As folks in editorial boardrooms and political strategy sessions persist in offering up characterizations of the U.S. economy that range from merely sluggish to something like moribund, it's easy to wonder if there is any historical perspective in play at all. Out here in flyover territory, where, economically speaking, life goes on more or less as it has for quite a while now, people are a bit less distraught about the economic picture and outlook.

1. 
Unemployment, at 5.7% in July, is not at all high by historical standards. In the 2000s it has ranged from just under 4% to about 6%.  In the 1990s, it ranged from just over 4% (1999) to about 7.5% (1992).  As a general rule, then, in prosperous times about 95% of the U.S. working-age population is employed, and that's so today.

2.
Inflation is pretty much in check, as it has been since the Carter administration, and gasoline, at $3.50 a gallon or so as of this writing and falling, is only a few cents higher than its previous peak of $1.86 in 1981, which would be $3.21 today adjusted for inflation. So despite all the arm-waving and editorializing, gas prices inflict only slightly more pain on household budgets than they did 27 years ago. 

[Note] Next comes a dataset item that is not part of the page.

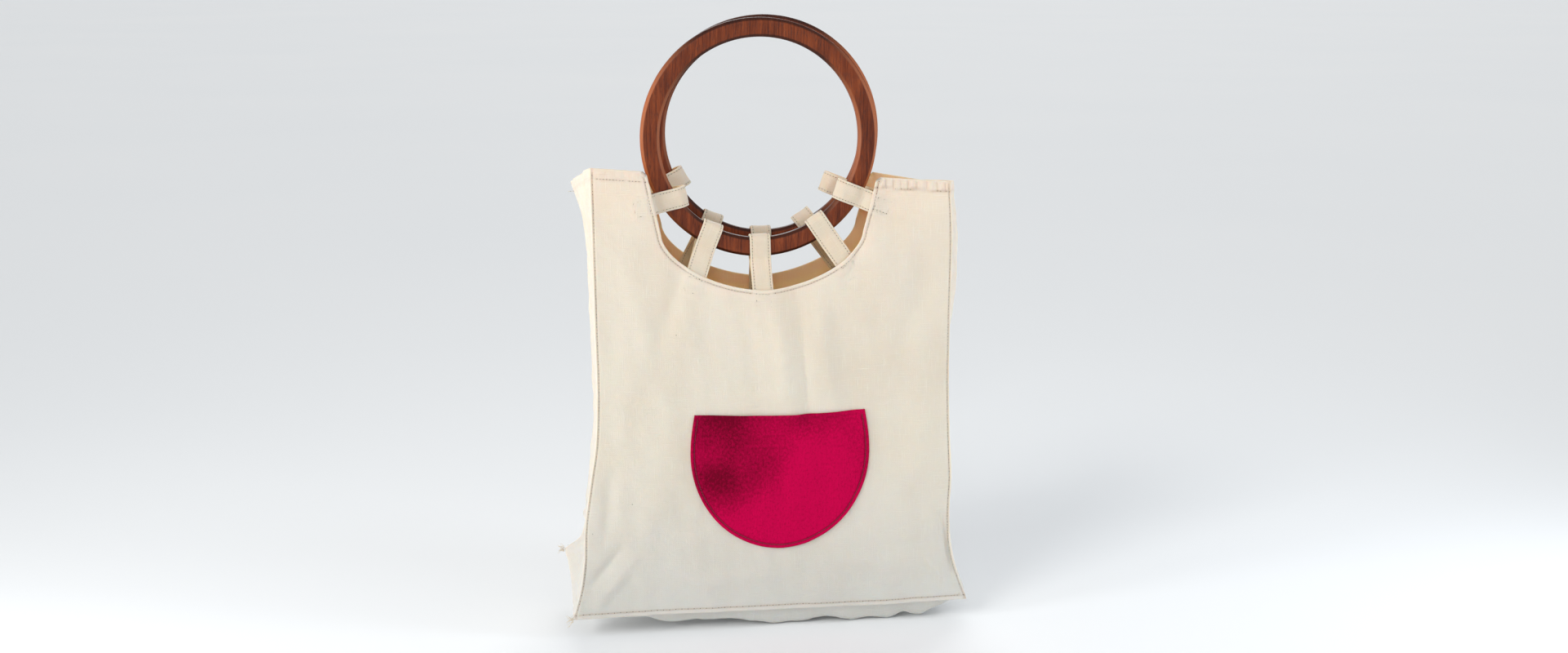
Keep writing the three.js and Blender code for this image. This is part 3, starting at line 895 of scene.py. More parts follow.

3.  Housing prices have fallen considerably in some parts of the country, and as surely as the sun, will rise again. But so what?  The very same people who are characterizing these losses as a national tragedy were, a year or so ago, warning about the dangers of a housing bubble.  In other words, housing prices were too high then.  Now they're too low.  And, it seems fair to ask, too low for whom?  They're bad for sellers, good for buyers.  Welcome to a market economy. The idea that what's happening in the housing market constitutes a "meltdown," - a most favorite vogue word of the media these days - is an inappropriate metaphor and an unserious analysis.)

4.  Scare headlines indicating that home foreclosures are up multiple percentage points - i.e., doubled in the past year - make it easy to overlook the fact that over 95% of home mortgages in the country are performing perfectly well -- chugging along as usual -- and that a significant percentage of those that are being foreclosed involve properties that were intended to be flipped, or that were purchased with designer mortgages by people who saw as murky the simple proposition that when you borrow money, you have to pay it back, so it's a good idea to know, up front, if you're going to be able to. 

5.  If "recession" means two quarters of contraction, we are not in one. One may be coming.  Or one may not. Like so much that passes for dispassionate economic analysis, it's just conjecture.